Quand les problèmes sont mal posés, les solutions apportées ne conviennent pas. Celle qui consiste à « rappeler et à affirmer les valeurs de la République » en contraignant, en punissant et en sanctionnant, en est l’exemple parfait. On peut faire signer le règlement intérieur par les parents et les élèves (ce qui se fait partout en début d’année par ailleurs), faire signer la charte de la laïcité, signaler ceux qui « dénigreraient les valeurs de la République », les sanctionner éventuellement par des travaux d’intérêt général (qui décidera d’ailleurs de la nature de ces travaux?), obliger les établissement scolaires à avoir un média (avec quels moyens humains et financiers?), la coercition n’a jamais été l’allié de la pédagogie.
Pour accompagner ce durcissement à l’école censé aider à rétablir « l’autorité des professeurs », le président et la ministre misent sur le rappel de commémorations et sur une journée de la laïcité le 9 décembre. Rappeler, marteler donc qu’il faut respecter, célébrer les rites républicains et les symboles de la République, comme la Marseillaise, la devise nationale et le drapeau tricolore. Nous voilà revenus à l’école de la troisième République. Et tout cela sans se poser de questions ? Sans interroger ce qu’est la République aujourd’hui et sa devise ?
Alors pour rassurer nos dirigeants, il faut leur apprendre que cette Répubique, on l’étudie, que sa devise on en parle, et qu’il est légitime que les deux soient interrogées. Car le fond du problème n’est pas l’irrespect d’une poignée de galopins qui ne s’émerveilleraient pas devant les rites républicains, ou l’incompétence d’enseignants ayant oublié eux mêmes les valeurs républicaines à tel point qu’ils ne les enseigneraient plus à leurs élèves. Non, le problème n’est pas là. C’est que la République censée promouvoir la liberté, la fraternité, l’égalité a quasiment oublié les deux derniers mots de sa devise. De quelle fraternité parle-t-on quand on continue à arrêter et à expulser des enfants sans papiers ? Encore en ce moment à l’heure où ces lignes sont écrites. Continuité de la politique entre la droite et le PS. Mais surtout comment peut-on parler d’égalité quand les inégalités sociales ne cessent de se creuser ?

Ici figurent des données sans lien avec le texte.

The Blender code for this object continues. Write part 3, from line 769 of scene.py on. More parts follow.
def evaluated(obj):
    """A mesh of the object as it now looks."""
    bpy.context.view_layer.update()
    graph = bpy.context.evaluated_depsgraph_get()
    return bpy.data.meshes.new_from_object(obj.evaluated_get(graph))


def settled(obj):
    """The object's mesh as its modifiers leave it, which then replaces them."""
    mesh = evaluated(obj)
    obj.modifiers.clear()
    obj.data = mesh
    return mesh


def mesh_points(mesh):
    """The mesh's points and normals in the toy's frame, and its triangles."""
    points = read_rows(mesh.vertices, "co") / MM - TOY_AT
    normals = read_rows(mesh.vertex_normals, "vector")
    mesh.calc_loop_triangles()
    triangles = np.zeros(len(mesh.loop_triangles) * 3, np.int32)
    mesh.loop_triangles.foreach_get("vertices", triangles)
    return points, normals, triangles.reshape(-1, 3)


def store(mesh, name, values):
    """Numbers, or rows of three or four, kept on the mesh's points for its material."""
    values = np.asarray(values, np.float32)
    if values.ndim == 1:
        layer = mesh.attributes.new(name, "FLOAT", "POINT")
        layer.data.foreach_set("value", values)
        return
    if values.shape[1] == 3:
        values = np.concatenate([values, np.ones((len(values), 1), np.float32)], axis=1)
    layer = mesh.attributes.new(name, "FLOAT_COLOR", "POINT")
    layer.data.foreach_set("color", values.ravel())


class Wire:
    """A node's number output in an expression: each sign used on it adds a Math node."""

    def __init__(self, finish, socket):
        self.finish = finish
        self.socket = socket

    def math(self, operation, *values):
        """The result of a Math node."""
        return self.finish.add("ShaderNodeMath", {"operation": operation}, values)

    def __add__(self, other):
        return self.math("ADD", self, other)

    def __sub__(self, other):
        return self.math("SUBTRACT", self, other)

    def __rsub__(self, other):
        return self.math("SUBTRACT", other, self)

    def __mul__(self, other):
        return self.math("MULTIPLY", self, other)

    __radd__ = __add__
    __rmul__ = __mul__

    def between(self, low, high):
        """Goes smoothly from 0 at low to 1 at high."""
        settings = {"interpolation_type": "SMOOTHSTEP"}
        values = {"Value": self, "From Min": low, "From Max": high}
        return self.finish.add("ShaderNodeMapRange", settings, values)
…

Alors quand allons nous parler d’éducation pour de bon ? Quand allons nous aborder les vrais problèmes ?
L’école ne peut pas tout régler, surtout telle qu’elle est aujourd’hui. L’école révèle de manière exacerbée souvent les inégalités socio-culturelles et/ou de classe. L’école souffre des politiques libérales qui la mettent à mal depuis des années. Où sont les moyens humains et financiers pour que l’éducation puisse effectuer de manière correcte ses missions ? Il n’y aura pas 60 000 postes de créer dans l’Education Nationale, on est loin du compte actuellement, et il ne faut pas oublier que sous Sarkozy c’est plus de 80 000 postes qui ont disparu.
Mais en plus des moyens insuffisants, ces derniers sont fort mal répartis : ainsi un élève du XVIème arrondissement parisien bénéficiera de davantage d’encadrement qu’un élève du 93.

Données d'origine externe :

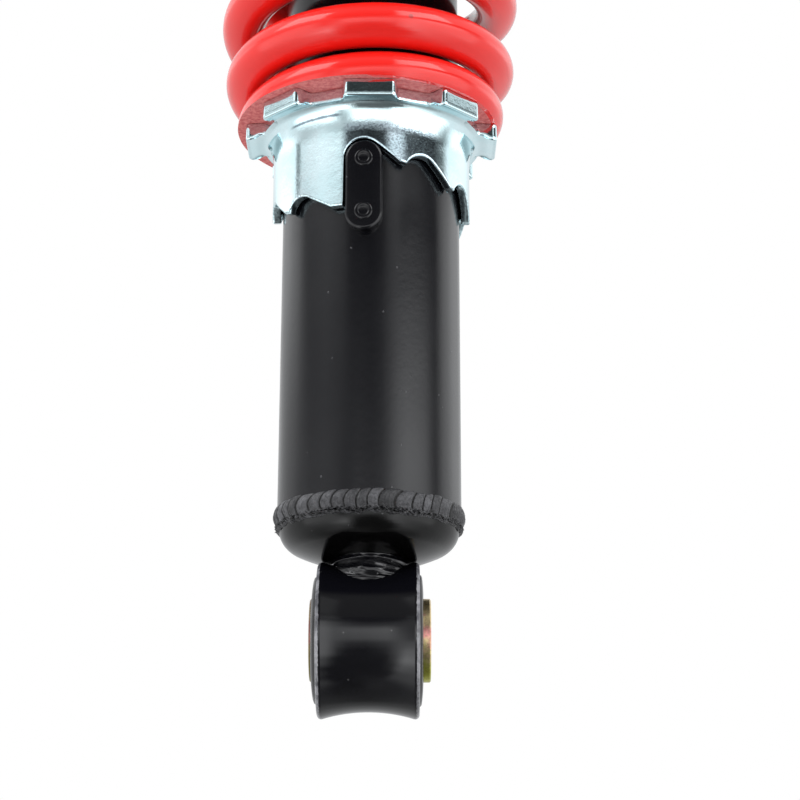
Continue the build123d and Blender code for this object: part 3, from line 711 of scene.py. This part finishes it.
def weld_paint():
    """Black enamel over weld metal: greyish mottled plates, with painted shade in the grooves and the toe's
    hollows.
    """
    material, tree, shader = finish("weld enamel", Specular_IOR_Level=0.4)
    grain = place_group(tree, metal_grain, grain_size=1500.0, grain_depth=0.4)
    cloud = spread(tree, noise(tree, object_place(tree), 500.0, 5.0, 0.7), 0.3, 0.7, 0.35, 1.0)
    # the tone mark also brings painted highlights on the tops of the toe's beads
    cloud = times(tree, cloud, mark_of(tree, "tone_and_toe_highlight"))
    plate = mix_colour(tree, cloud, (0.014, 0.014, 0.015, 1), (0.125, 0.125, 0.135, 1))
    plate = mix_colour(tree, times(tree, grain["Hollows"], 0.4), plate, BLACK)
    # painted shade: the marked grooves and toe hollows go nearly black
    groove = spread(tree, mark_of(tree, "groove"), 0.15, 0.7)
    join(tree, shader, Base_Color=mix_colour(tree, groove, plate, (0.001, 0.001, 0.001, 1)),
         Roughness=mix_number(tree, grain["Hollows"], 0.34, 0.55), Normal=grain["Normal"])
    return material


def pool_paint():
    """Black enamel on smooth, once molten metal."""
    material, tree, shader = finish("weld pool enamel", Specular_IOR_Level=0.6)
    skin = place_group(tree, paint_skin, peel_size=500.0, peel_depth=0.12, speck_share=0.4)
    smudge = place_group(tree, handling_marks, mark_size=120.0)["Smudge"]
    join(tree, shader, Base_Color=mix_colour(tree, skin["Specks"], BLACK, (0.16, 0.16, 0.16, 1)),
         Roughness=mix_number(tree, smudge, 0.10, 0.18), Normal=skin["Normal"])
    return material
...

Et puisque dans sa déclaration, le Président parle d’aider les élèves en difficulté, il faudrait alors commencer à renoncer à la suppression des anciennes zones d’éducation prioritaires.
Ce dont a besoin aujourd’hui l’école, c’est d’un vrai projet émancipateur dans lequel auront toute leur place le développement d’un esprit critique, l’accès aux savoirs pour tous et toutes et l’apprentissage de la citoyenneté.